Toimata a quatre enfants survivants. Pendant que son mari travaillait à Moruroa, elle a eu six autres bébés qui sont morts.

 

« Notre première enfant est née en 1975. Elle a toujours l’air malade, avec une toux chronique et des maux d’estomac, mais elle va à ‘école et sa scolarité est bonne. Le second enfant est né prématurément à sept mois  et demi et il est mort le jour de sa naissance.

Le troisième bébé est né à terme et à la maison, mais il est mort au bout de deux semaines. Elle avait u problème de peau: sa peau partait en lambeaux dès qu’on la touchait. Les médecins disaient que l’enfant allait bien mais le contraire était évident . Personne ne savait à quoi était dû son état.

Le quatrième enfant, Eugène, est également né à terme mais il mourut aussi à deux mois. Il avait la diarrhée et nous l’avons envoyé à Mamao, l’hôpital civil de Tahiti. La diarrhée a continué quelques temps et lorsqu’elle a cessé, le bébé est devenu rigide, comme un bâton. Toutes les parties de son corps étaient agitées par des contractions musculaires continuelles et ils avait une forte fièvre. Il était impossible d’ouvrir ses poings. Les médecins refusaient de parler de son état. Il resta à Mamao pendant deux semaines, puis il mourut.

Les médecins nous ont dit de ne rien raconter et ont refusé de remplir son certificat de décès. Or sans certificat de décès, il était impossible d’enterrer  le bébé. C’est pourquoi j’ai supplié les médecins. Ils m’ont dit d’aller chez mon médecin de famille pour qu’il me remplisse le certificat. Les infirmières de l’hôpital m’ont dit de répondre, au cas où il aurait des questions, que mon bébé était mort en route et non pas à l’hôpital. A la fin j’ai du céder et j’ai demandé à mon médecin de famille de remplir le certificat de décès pour qu’on puisse enterrer mon bébé. Je n’ai aucune idée des raisons de cela et pour nous il n’y avait rien d’autre à faire. Et par-dessus, nous étions indignés parce que nous n’avions pas le droit de rester avec lui à l’hôpital, même quand son état était extrêmement grave et c’est pourquoi nous n’étions pas là au moment du décès.

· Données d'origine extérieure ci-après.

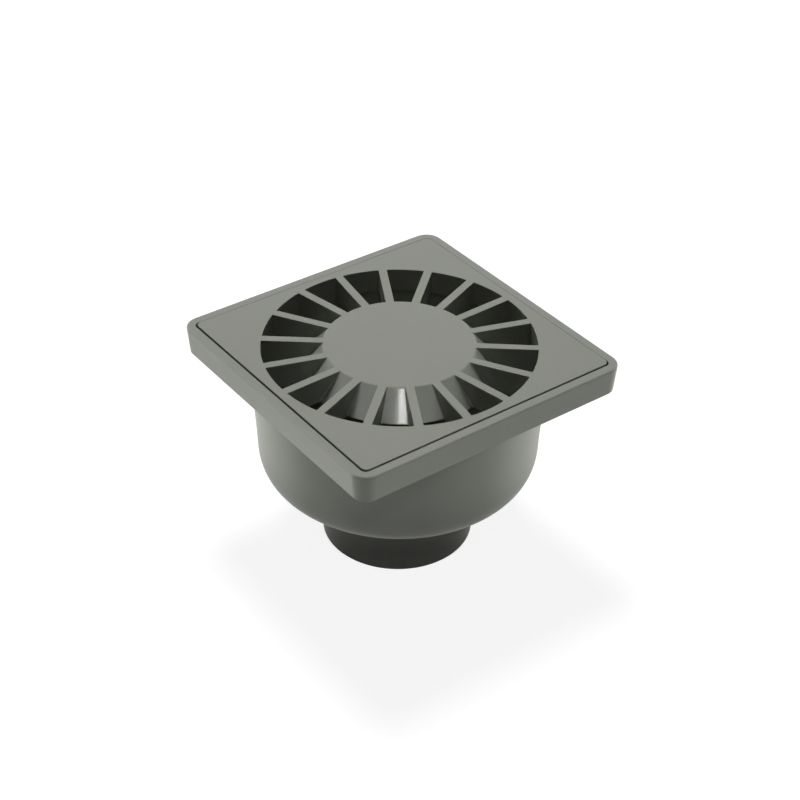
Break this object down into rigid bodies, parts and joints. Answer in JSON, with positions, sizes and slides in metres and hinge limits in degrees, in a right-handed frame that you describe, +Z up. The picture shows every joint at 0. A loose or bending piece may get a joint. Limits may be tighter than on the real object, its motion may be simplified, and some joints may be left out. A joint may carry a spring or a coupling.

Notre cinquième enfant est vivant et en bonne santé. Le sixième est né à terme dans une clinique. tout se passa bien pendant la grossesse et l’accouchement, mais les médecins dirent qu’elle était prématurée et elle fut transférée à Mamao et mise en couveuse. Elle mourut le lendemain. Elle pesait plus de 3 kg à la naissance et je suis sûre de l’avoir portée pendant neuf mois entiers.

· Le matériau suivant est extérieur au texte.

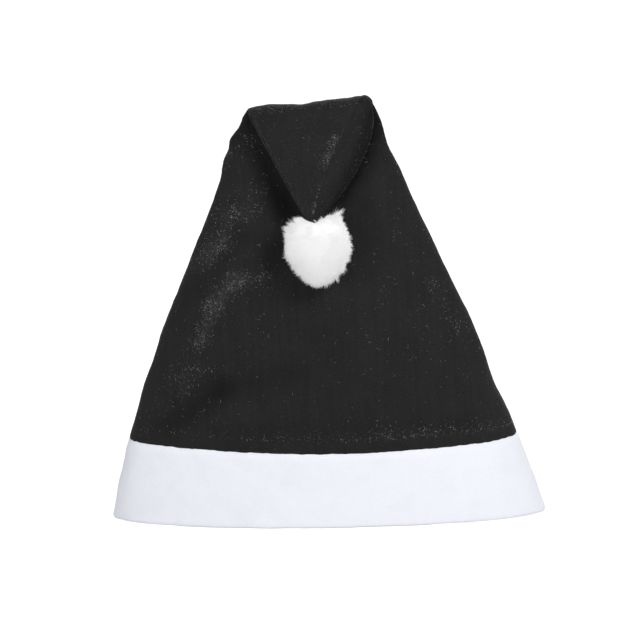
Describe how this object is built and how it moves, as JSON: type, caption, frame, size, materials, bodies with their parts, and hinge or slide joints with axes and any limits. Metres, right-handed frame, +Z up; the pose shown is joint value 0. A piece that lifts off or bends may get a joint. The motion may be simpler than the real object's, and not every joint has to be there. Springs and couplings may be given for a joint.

Le septième enfant est vivant et en bonne santé. Le huitième est né prématurément à six mois et demi. Le neuvième, une fille, naquit à terme mais mourut à l’âge de huit mois. Ce bébé était très gros et il semble qu’il ait eu une infection de sang.

Le dixième enfant, une petite fille, est né à la mi-1985. Depuis sa naissance, elle a une infection des bronches et une affection cardiaque. On nous dit qu’elle avait un trou dans le cœur. On l’a envoyée en France pour y être opérée. Le chirurgien a dit qu’elle n’aurait besoin que d’une opération, mais peu après elle a dû retourner en France pour des examens. Elle semble aller bien maintenant.

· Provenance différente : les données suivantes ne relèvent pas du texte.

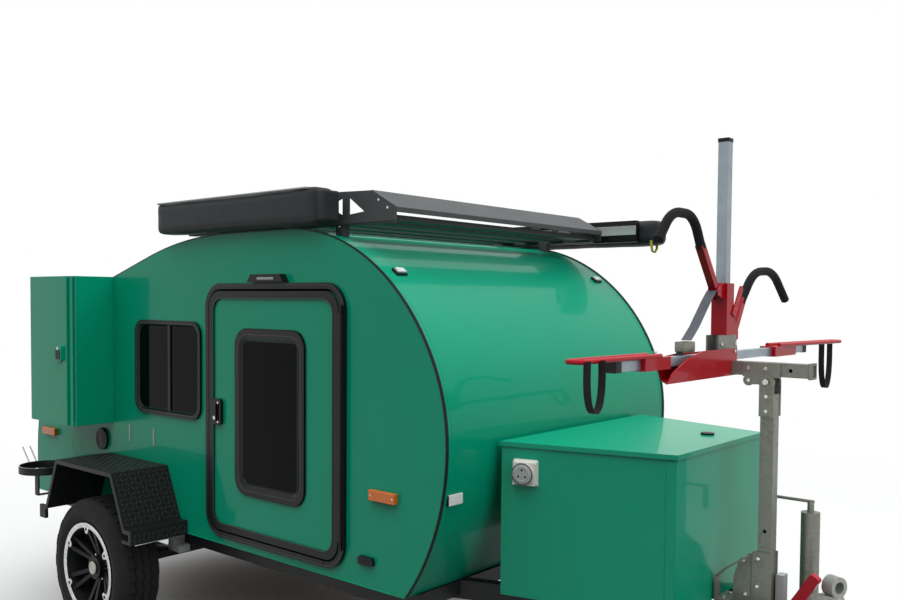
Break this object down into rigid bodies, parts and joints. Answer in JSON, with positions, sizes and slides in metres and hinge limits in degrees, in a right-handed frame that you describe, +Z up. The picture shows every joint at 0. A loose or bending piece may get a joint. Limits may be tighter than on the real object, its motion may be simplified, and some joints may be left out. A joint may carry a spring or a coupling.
{
  "type": "teardrop trailer",
  "caption": "Small camping trailer with a rounded teardrop cabin, side doors, galley hatch, nose toolbox, roof rack, rolled awnings and a folding bicycle carrier.",
  "frame": {"origin": "middle of the overall box in X and Y, at the ground", "axes": "+X forward to the coupling, +Y to the trailer's left, +Z up"},
  "size_m": [4.36, 2.256, 2.264],
  "materials": {
    "green_wall": "gloss",
    "cabin_ply": "satin",
    "black_rubber": "matte",
    "black_frame": "satin",
    "tinted_glass": "gloss",
    "black_steel": "satin",
    "tread_plate": "satin",
    "tyre_rubber": "matte",
    "black_alloy": "satin",
    "white_plastic": "gloss",
    "galvanised": "satin",
    "red_enamel": "gloss",
    "plain_aluminium": "satin",
    "black_canvas": "matte",
    "black_plastic": "matte",
    "amber_lens": "gloss"
  },
  "bodies": {
    "trailer": {"side_walls": "green_wall", "outer_skins": "green_wall", "cabin_interior": "cabin_ply", "edge_trims": "black_rubber", "door_and_window_frames": "black_frame", "side_window_glass": "tinted_glass", "chassis_frame": "black_steel", "axle_and_springs": "black_steel", "mudguards": "tread_plate", "flank_boxes": "green_wall", "toolbox_body": "green_wall", "power_inlet": "white_plastic", "rack_post": "galvanised", "jack_tube": "galvanised", "coupling_head": "galvanised", "brake_lever": "red_enamel", "awning_bag_right": "black_canvas", "awning_left": "black_canvas", "roof_rack": "black_steel", "wind_deflector": "black_steel", "wall_fittings": "black_plastic", "lamps": "amber_lens", "gas_bottle_ring": "black_steel"},
    "wheel_right": {"tyre_right": "tyre_rubber", "wheel_rim_right": "black_alloy"},
    "wheel_left": {"tyre_left": "tyre_rubber", "wheel_rim_left": "black_alloy"},
    "door_right": {"door_leaf_right": "green_wall", "door_trim_right": "black_frame", "door_glass_right": "tinted_glass"},
    "door_left": {"door_leaf_left": "green_wall", "door_trim_left": "black_frame", "door_glass_left": "tinted_glass"},
    "hatch": {"rear_hatch": "green_wall"},
    "flank_lid_right": {"flank_box_door_right": "green_wall"},
    "flank_lid_left": {"flank_box_door_left": "green_wall"},
    "lid": {"toolbox_lid": "green_wall"},
    "carrier": {"carrier_hitch_tube": "galvanised", "carrier_frame": "red_enamel", "carrier_bars": "plain_aluminium"},
    "hook_near_arm": {"hook_near": "red_enamel"},
    "hook_far_arm": {"hook_far": "red_enamel"},
    "leg": {"jack_leg": "galvanised"},
    "fork": {"jockey_fork": "galvanised"},
    "small_wheel": {"jockey_wheel": "black_rubber"}
  },
  "joints": [
    {"name": "wheel_right_spin", "type": "hinge", "parent": "trailer", "child": "wheel_right", "pos_m": [-1.05, -1.02, 0.338], "axis": [0, 1, 0], "continuous": true},
    {"name": "wheel_left_spin", "type": "hinge", "parent": "trailer", "child": "wheel_left", "pos_m": [-1.05, 1.02, 0.338], "axis": [0, 1, 0], "continuous": true},
    {"name": "door_right_hinge", "type": "hinge", "parent": "trailer", "child": "door_right", "pos_m": [0.463, -0.855, 1.1445], "axis": [0, 0, 1], "range_deg": [0, 120]},
    {"name": "door_left_hinge", "type": "hinge", "parent": "trailer", "child": "door_left", "pos_m": [0.463, 0.855, 1.1445], "axis": [0, 0, -1], "range_deg": [0, 120]},
    {"name": "hatch_hinge", "type": "hinge", "parent": "trailer", "child": "hatch", "pos_m": [-1.19, 0, 1.7975], "axis": [0, 1, 0], "range_deg": [0, 75]},
    {"name": "flank_lid_right_hinge", "type": "hinge", "parent": "trailer", "child": "flank_lid_right", "pos_m": [-1.748, -1.046, 1.38], "axis": [0, 0, -1], "range_deg": [0, 110]},
    {"name": "flank_lid_left_hinge", "type": "hinge", "parent": "trailer", "child": "flank_lid_left", "pos_m": [-1.748, 1.046, 1.38], "axis": [0, 0, 1], "range_deg": [0, 110]},
    {"name": "lid_hinge", "type": "hinge", "parent": "trailer", "child": "lid", "pos_m": [1.01, 0, 1.11], "axis": [0, -1, 0], "range_deg": [0, 75]},
    {"name": "carrier_tilt", "type": "hinge", "parent": "trailer", "child": "carrier", "pos_m": [1.84, 0, 1.365], "axis": [0, 1, 0], "range_deg": [0, 60]},
    {"name": "hook_near_swing", "type": "hinge", "parent": "carrier", "child": "hook_near_arm", "pos_m": [1.652, -0.07, 1.692], "axis": [-1, 0, 0], "range_deg": [-30, 15]},
    {"name": "hook_far_swing", "type": "hinge", "parent": "carrier", "child": "hook_far_arm", "pos_m": [1.652, 0.084, 1.524], "axis": [1, 0, 0], "range_deg": [-15, 30]},
    {"name": "jack_slide", "type": "slide", "parent": "trailer", "child": "leg", "axis": [0, 0, 1], "range_m": [-0.1, 0.15]},
    {"name": "jockey_swivel", "type": "hinge", "parent": "leg", "child": "fork", "pos_m": [1.945, 0.15, 0.22], "axis": [0, 0, 1], "continuous": true},
    {"name": "jockey_spin", "type": "hinge", "parent": "fork", "child": "small_wheel", "pos_m": [1.899, 0.15, 0.098], "axis": [0, 1, 0], "continuous": true}
  ]
}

Je me sens bien physiquement. J’ai deux sœurs qui n’ont aucun problème de santé avec leurs enfants, sauf deux prématurés morts-nés dont l’un à la suite d’une mauvaise chute. Je pense que mes enfants sont morts parce que mon mari a travaillé à Moruroa. »

Témoignage tiré de l’ouvrage: « Témoignages – Essais nucléaires français: Des Polynésiens prennent la parole » Greenpeace/Damoclès.